Europe’s General Data Protection Regulation Goes into Effect on May 25th

May 25, 2018

Today is the long-awaited effective date for Europe’s General Data Protection, also known as the GDPR. The GDPR is Europe’s way of pushing back against American tech companies, like Google and Facebook. It’s purpose is to protect the privacy rights of EU citizens.

But many observers believe the law will also give Americans more control over what data is collected about us when we use the internet and – perhaps more importantly – how it’s used.  The reason? Some of the changes that tech companies have made to their data collection practices in order to comply with the GDPR will end up being implemented in the U.S.

The internet’s “grand bargain”  should be no secret by now. Tech companies like Google give us services for “free”, like search and email. In return, we allow them (sort of) to collect sensitive personal information about us. They use that data to profile us and then share the profiles with their real customers – advertisers – who use them to target us with personalized ads.

Trading personal information for “free” services is the tradeoff, at least in theory. But good luck trying to find out who has access to your data. That’s the fallacy behind calling the exchange of personal information for “free” services a tradeoff. You can’t know whether the tradeoff is fair without knowing who has your data and how it’s being used.

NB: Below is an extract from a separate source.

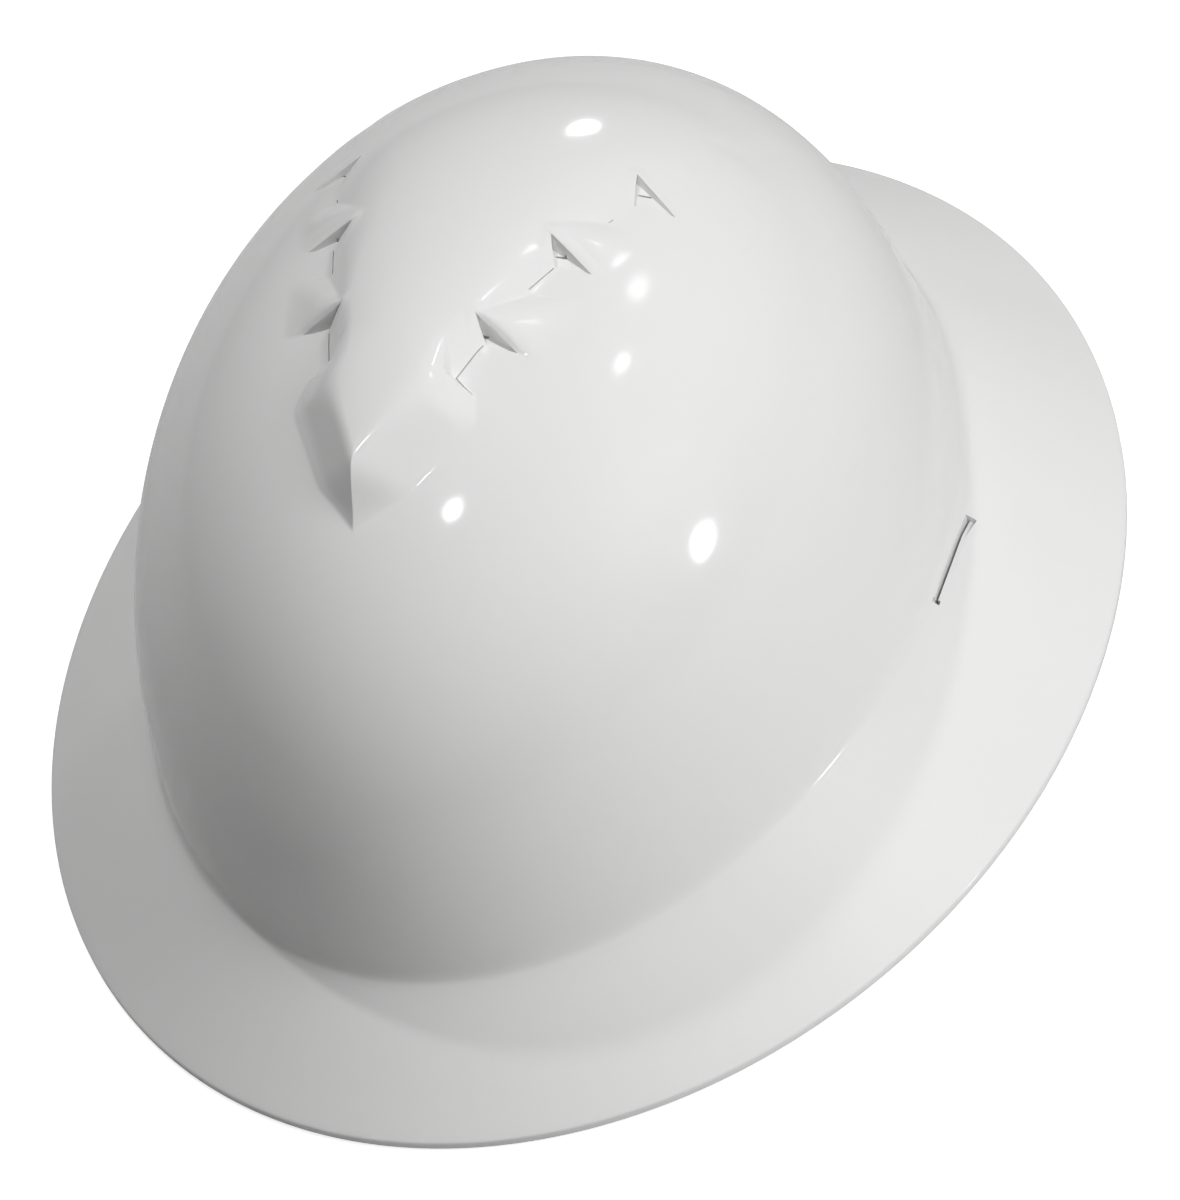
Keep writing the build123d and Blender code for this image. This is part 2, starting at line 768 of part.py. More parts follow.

Because of the changes required by the GDPR, companies you’ve done business with will be emailing you about changes to their privacy policies. They’re contacting you to ask you to consent to their updated privacy policies. Don’t ignore these notices. Some of them may describe important new privacy controls you can take advantage of. As the New York Times cautions, “if we ignore them, we may be unintentionally giving consent to more of our data being shared than we actually want to give out.”